The door then opened by Mistra remains ajar, resulting in a series of new initiatives in the area. First, Mistra has invested another SEK 88 million in a second round of Closing the Loop. Second, Sweden’s innovation agency Vinnova, the Swedish Energy Agency and the Swedish Research Council Formas are jointly funding the 12-year RE:Source innovation programme — which is headed by Evalena Blomqvist.

‘It’s the most enjoyable job I’ve ever had. Here, we’ve been able to take a holistic approach to waste and resource utilisation, although the programme sometimes strikes me as disagreeably large. However, the big difference from previous initiatives is that we can now look at a great variety of aspects, from political and corporate to personal. This means that we now have the opportunity to raise the issue to the level required for us to be able to take significant steps forward.’

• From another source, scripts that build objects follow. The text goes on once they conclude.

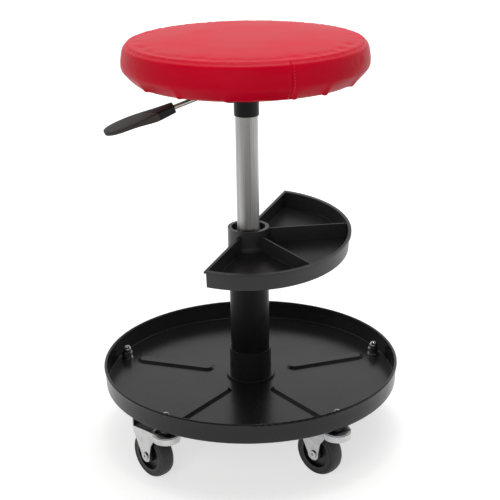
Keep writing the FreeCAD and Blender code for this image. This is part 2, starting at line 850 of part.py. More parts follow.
def make_wheel_core():
    """Moulded core: hub, thin web and rim."""
    rim_outer = wheel_radius - tyre_thickness - bond_gap
    rim_inner = rim_outer - core_rim
    half = wheel_width / 2 - core_side_play
    hub_half = fork_inner_half - seat_gap
    web = core_web / 2
    bore = axle_radius + running_gap
    return wheel_ring(
        (bore, -hub_half),
        [(core_hub_radius, -hub_half), (core_hub_radius, -web), (rim_inner, -web), (rim_inner, -half),
         (rim_outer, -half), (rim_outer, half), (rim_inner, half), (rim_inner, web), (core_hub_radius, web),
         (core_hub_radius, hub_half), (bore, hub_half)])


def make_axle():
    """Hollow rivet through both fork legs."""
    length = fork_outer_half + axle_head_height
    shank = Part.makeCylinder(axle_radius, 2 * length, V(0, 0, -length))
    head = Part.makeCylinder(axle_head_radius, axle_head_height, V(0, 0, fork_outer_half))
    far_head = Part.makeCylinder(axle_head_radius, axle_head_height, V(0, 0, -length))
    hollow = ring(0.0, axle_hollow_radius, length - axle_hollow_depth, length + overrun)
    far_hollow = ring(0.0, axle_hollow_radius, -length - overrun, -length + axle_hollow_depth)
    body = fused([shank, head, far_head]).cut([hollow, far_hollow])
    body = body.rotated(ORIGIN, V(1, 0, 0), 90)
    return body.translated(V(castor_trail, 0, wheel_radius))


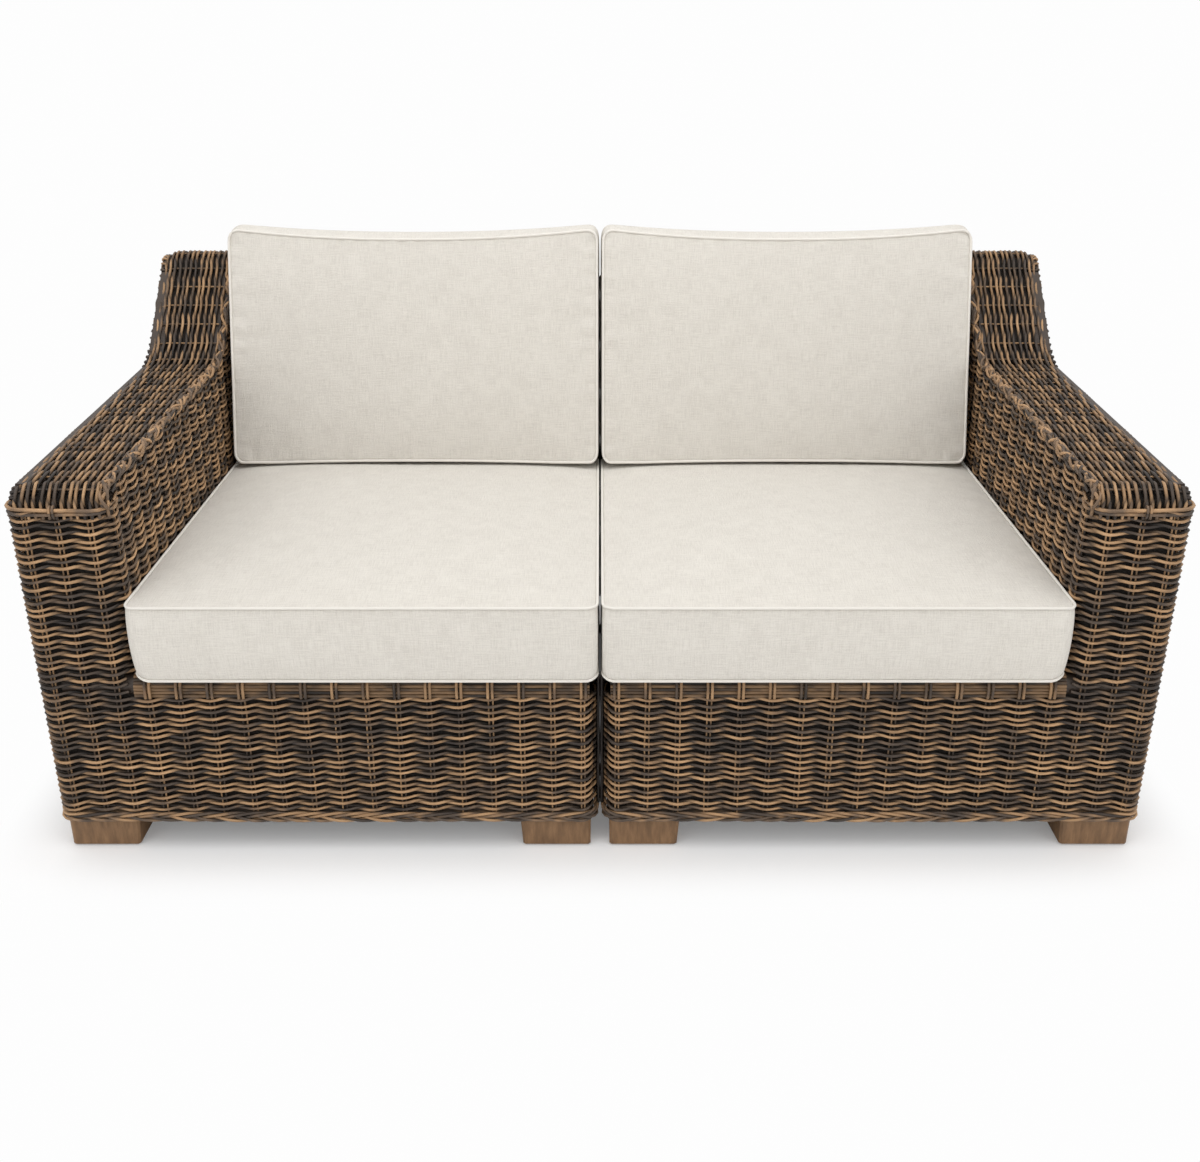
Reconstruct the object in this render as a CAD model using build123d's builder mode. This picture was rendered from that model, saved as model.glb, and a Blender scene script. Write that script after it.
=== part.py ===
from build123d import *
import math
import os

os.makedirs("parts", exist_ok=True)

# Patio loveseat in two mirrored modules, one for each seat, in millimetres.
# X runs to the sitter's left as seen from the front, Y to the rear and Z up, with
# the origin on the floor under the middle. Each piece is drawn once, for the module
# on +X, and mirrored for the other.

# Overall sizes
overall_width = 1816.0
wicker_depth = 930.0
cushion_overhang = 24.0
arm_width = 160.0
joint_gap = 14.0

# Heights above the floor
foot_height = 57.0
seat_deck_z = 330.0
arm_front_z = 647.0
arm_bend_z = 672.0
back_top_z = 850.0
cushion_top_z = 910.0

# Wicker skin
weave = 8.0
corner_r = 28.0
arm_corner_r = 30.0
corner_leg = 42.0
nose_r = 37.0
bend_r = 130.0
shoulder_r = 30.0
back_edge_r = 18.0
arm_slope_run = 230.0
shoulder_setback = 44.0
roll_r = 25.0
roll_slack = 0.5
roll_depth = 50.0
back_lean = 15.0
braid_height = 16.0
braid_proud = 4.0
stake_pairs = 72
stake_start_share = 0.01
stake_rib_width = 15.0
stake_rib_proud = 2.2
overrun = 5.0

# Aluminium frame
tube = 25.0
tube_wall = 2.0
tube_bend_r = 4.0
post_inset = 5.0
post_top_drop = 12.0
arm_post_y = 42.0
rear_post_setback = 118.0
slope_end_setback = 70.0
crossbar = 18.0
crossbar_setback = 60.0
back_rail_z = 560.0
upright_inset = 40.0
slat_height = 210.0
under_rail_drop = 12.0
gusset = 4.0
gusset_length = 50.0

# Webbing under the seat cushion
strap_width = 50.0
strap = 2.0
strap_drop = 6.0
straps_across = 7
straps_along = 6

# Feet
foot_width = 119.0
foot_depth = 73.0
foot_edge = 4.0
foot_inset = 9.0
foot_taper = 4.0
glide = 3.0
glide_r = 14.0
glide_place = 30.0
bolt_r = 4.0
bolt_play = 0.3
bolt_head_r = 8.0
bolt_head = 5.0
bolt_head_depth = 12.0
bolt_above = 8.0
nut_flats = 13.0
nut = 6.5

# Link between the modules
link_width = 40.0
link_plate = 3.0
link_reach = 34.0
link_play = 0.6
link_root = 44.0
link_place = 150.0

# Cushions
cushion_side_gap = 1.0
cushion_arm_gap = 1.5
cushion_back_gap = 3.0
rest_gap = 0.3
seat_thickness = 126.0
seat_corner_r = 24.0
back_thickness = 125.0
back_corner_r = 32.0
draw_in = 7.0
under_draw_in = 30.0
under_draw_rise = 6.0
seat_crown_insets = (7.0, 45.0, 120.0, 230.0)
seat_crown_rises = (0.0, 8.0, 14.0, 18.0)
back_crown_shares = (0.2, 0.46, 0.76)
back_crown_rises = (9.0, 15.0, 18.0)
back_rest_gap = 0.4
wrap_batting = 14.0
core_corner_r = 12.0
zip_margin = 69.0
zip_width = 9.0
zip_depth = 8.0
zip_tape = 1.5
slider_length = 12.0
slider_thick = 3.0
slider_play = 0.4
pull_length = 20.0
pull_width = 5.0
pull_thick = 1.2

# Places that follow from the sizes above
front_y = (cushion_overhang - braid_proud - wicker_depth) / 2
rear_y = front_y + wicker_depth
inner_x = joint_gap / 2
outer_x = overall_width / 2
arm_x = outer_x - arm_width
skin_in_x = inner_x + weave
skin_out_x = outer_x - weave
rail_top_z = seat_deck_z - weave
rail_low_z = rail_top_z - tube
braid_top_z = foot_height + braid_height
roll_y = rear_y - roll_r
roll_z = back_top_z - roll_r
roll_join_z = back_top_z - roll_depth
nose_z = arm_front_z - nose_r
arm_bend_y = rear_y - arm_slope_run
shoulder_y = rear_y - shoulder_setback
lean = math.radians(back_lean)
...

In ten years’ time, Blomqvist hopes we will have brought about a real change in attitudes towards resource efficiency and waste. An essential step in this direction is that all the operators have begun to make plans for their own use of materials, both primary and secondary.

‘At a more philosophical level, I hope that reduced consumption will make us less stressed. One way to get there is to do as my family has done in recent years, every time we’re about to buy anything: first, we think about whether it’s something we need or just want. Most purchases then don’t get made, and we get lots more time for things other than tidying-up and cleaning.’

Blomqvist offers a more surprising vision of the future just as the interview is about to end.

‘My firm conviction and hope are that, in ten years’ time, energy will be more or less free while materials will be many times more expensive compared with today. If this prediction comes true, it will lead to several interesting business changes. To me, it’s a natural idea, because Earth receives energy every day, while materials and metals are finite.

‘It would help us create a world where the year’s resources haven’t already been consumed by the end of March.’